Task objective
Give the data again exactly, from its opening line through the line in which "FOOT_ROWS = 3" appears.
*-*-*
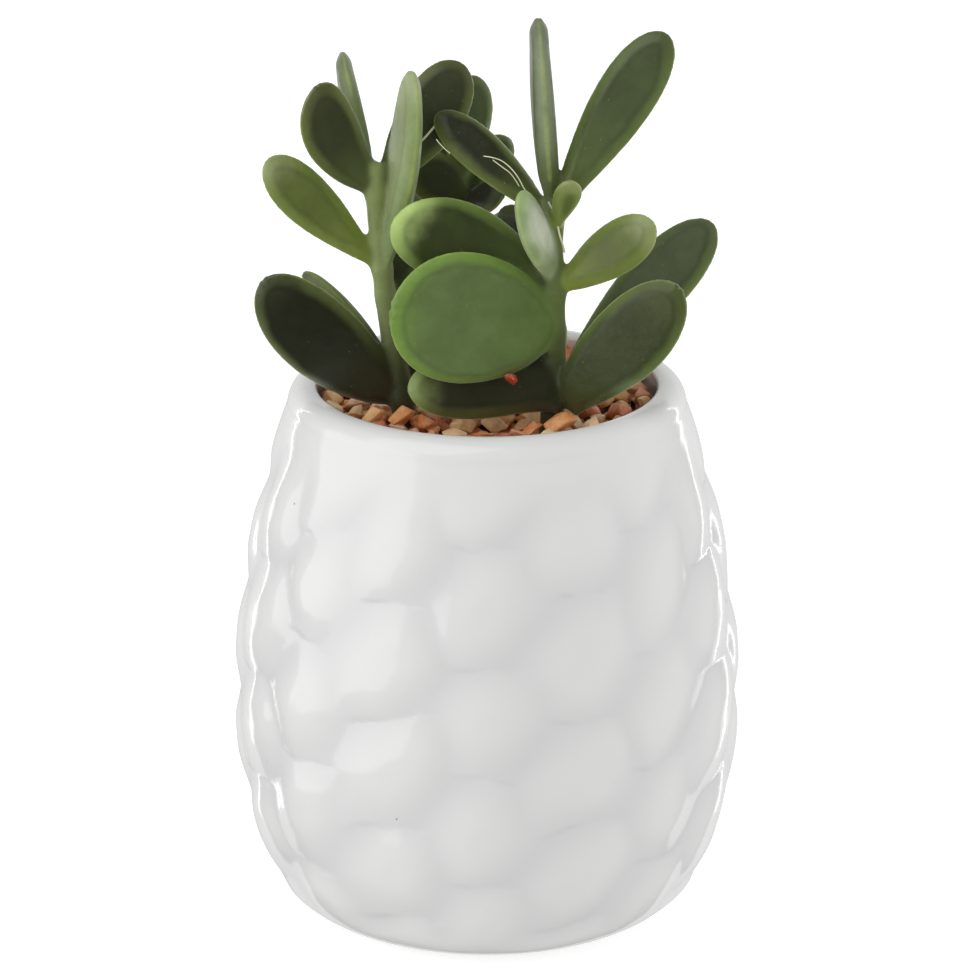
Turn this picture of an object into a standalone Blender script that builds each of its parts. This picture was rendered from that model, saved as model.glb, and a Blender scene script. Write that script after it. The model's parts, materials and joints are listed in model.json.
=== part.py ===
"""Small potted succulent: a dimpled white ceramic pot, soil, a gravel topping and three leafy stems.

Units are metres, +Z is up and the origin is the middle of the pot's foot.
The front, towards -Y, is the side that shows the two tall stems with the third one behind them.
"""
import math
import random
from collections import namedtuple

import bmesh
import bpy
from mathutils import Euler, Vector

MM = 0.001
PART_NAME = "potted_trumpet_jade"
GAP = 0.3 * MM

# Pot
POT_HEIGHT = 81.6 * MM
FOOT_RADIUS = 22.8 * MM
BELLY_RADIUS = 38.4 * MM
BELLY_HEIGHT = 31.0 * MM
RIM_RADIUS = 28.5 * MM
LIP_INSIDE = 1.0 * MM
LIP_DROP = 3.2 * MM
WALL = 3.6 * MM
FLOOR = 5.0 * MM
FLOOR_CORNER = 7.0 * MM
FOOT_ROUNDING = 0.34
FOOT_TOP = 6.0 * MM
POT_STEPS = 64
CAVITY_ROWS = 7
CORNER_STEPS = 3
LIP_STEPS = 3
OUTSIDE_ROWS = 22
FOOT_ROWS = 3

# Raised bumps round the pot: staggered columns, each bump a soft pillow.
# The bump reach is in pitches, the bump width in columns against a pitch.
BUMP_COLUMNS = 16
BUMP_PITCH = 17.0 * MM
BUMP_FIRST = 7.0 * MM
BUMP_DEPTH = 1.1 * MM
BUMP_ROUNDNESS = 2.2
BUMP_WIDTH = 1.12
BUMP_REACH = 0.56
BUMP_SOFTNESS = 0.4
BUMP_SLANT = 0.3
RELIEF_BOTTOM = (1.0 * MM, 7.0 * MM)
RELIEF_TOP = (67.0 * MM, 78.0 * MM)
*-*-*
The response
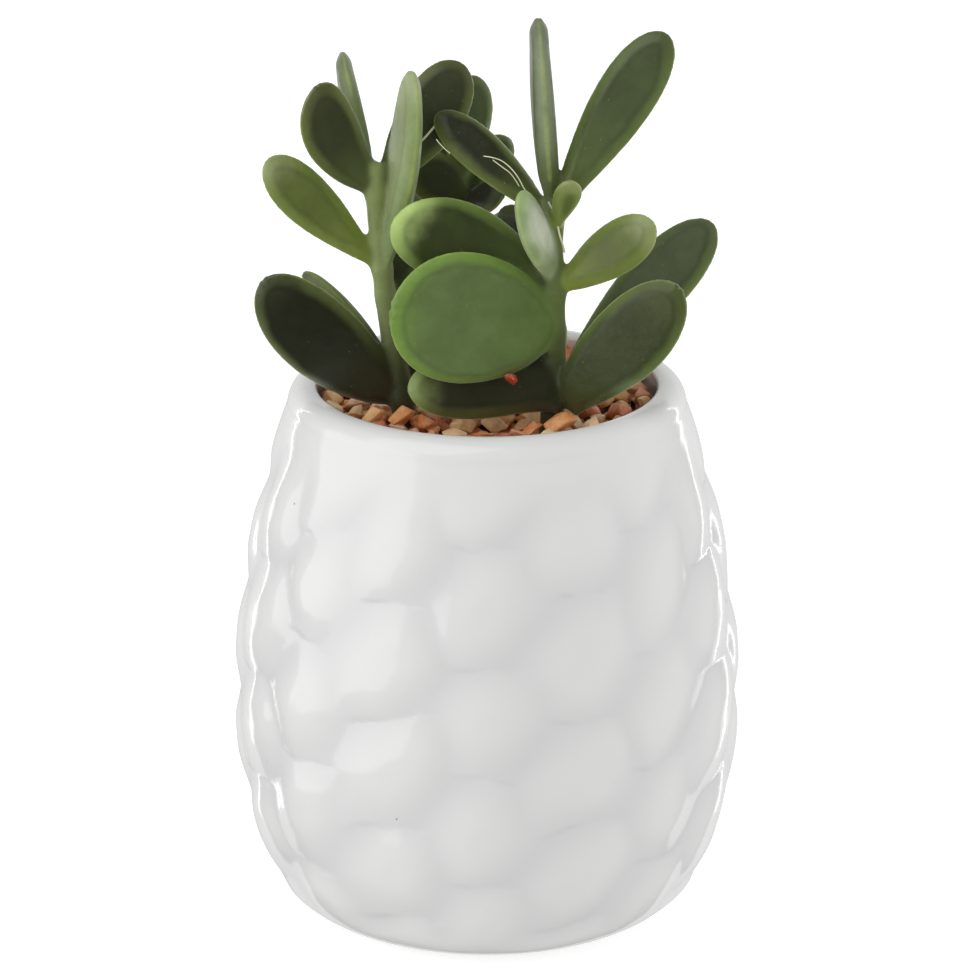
Turn this picture of an object into a standalone Blender script that builds each of its parts. This picture was rendered from that model, saved as model.glb, and a Blender scene script. Write that script after it. The model's parts, materials and joints are listed in model.json.
=== part.py ===
"""Small potted succulent: a dimpled white ceramic pot, soil, a gravel topping and three leafy stems.

Units are metres, +Z is up and the origin is the middle of the pot's foot.
The front, towards -Y, is the side that shows the two tall stems with the third one behind them.
"""
import math
import random
from collections import namedtuple

import bmesh
import bpy
from mathutils import Euler, Vector

MM = 0.001
PART_NAME = "potted_trumpet_jade"
GAP = 0.3 * MM

# Pot
POT_HEIGHT = 81.6 * MM
FOOT_RADIUS = 22.8 * MM
BELLY_RADIUS = 38.4 * MM
BELLY_HEIGHT = 31.0 * MM
RIM_RADIUS = 28.5 * MM
LIP_INSIDE = 1.0 * MM
LIP_DROP = 3.2 * MM
WALL = 3.6 * MM
FLOOR = 5.0 * MM
FLOOR_CORNER = 7.0 * MM
FOOT_ROUNDING = 0.34
FOOT_TOP = 6.0 * MM
POT_STEPS = 64
CAVITY_ROWS = 7
CORNER_STEPS = 3
LIP_STEPS = 3
OUTSIDE_ROWS = 22
FOOT_ROWS = 3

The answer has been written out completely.